I'm not sure anyone really understands the cognitive processes behind doing math. But maybe?

> The desired invariants (see below) and complexity bounds for your code will tell you what data structures might be more convenient than others.

I rarely write code where I even need to think about complexity bounds! I'd be surprised if that was a dominating concern for even a significant fraction of programmers (systems HPC programmers, for sure, but...UI programmers?).

> Only if I can't see what the invariants are, then I might use some examples to generate plausible candidates, but the job isn't done until I have found and confirmed the invariants themselves. In other words, I don't conflate “works for these few examples” with “works in general”.

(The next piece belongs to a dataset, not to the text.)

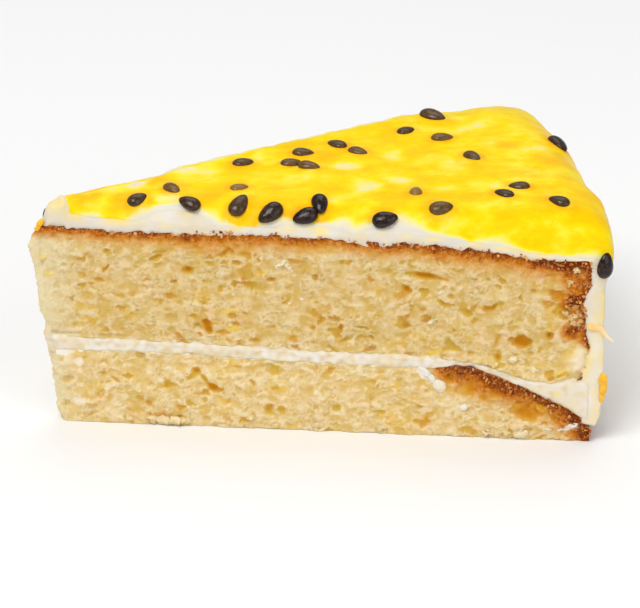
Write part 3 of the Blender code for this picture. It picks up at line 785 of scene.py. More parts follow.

We don't. But you need to start somewhere. Don't underestimate the value of a few good examples in the problem solving process.




> I'm not sure anyone really understands the cognitive processes behind doing math.

As long as we all play by the rules of the symbolic game, I don't really need to understand what's going on inside anyone else's (or even my own) head.

> I rarely write code where I even need to think about complexity bounds! I'd be surprised if that was a dominating concern for even a significant fraction of programmers (systems HPC programmers, for sure, but...UI programmers?).

Invariants still remain, e.g., “the textboxes Red, Green, Blue, Hue, Saturation and Brightness must contain each a number between 0 and 255 inclusive; additionally, these numbers must satisfy the following equations (...)”.

> We don't. But you need to start somewhere. Don't underestimate the value of a few good examples in the problem solving process.

Oh, sure, examples can be a useful tool for finding the general rule, as I mentioned in my previous comment. But they don't replace the general rule.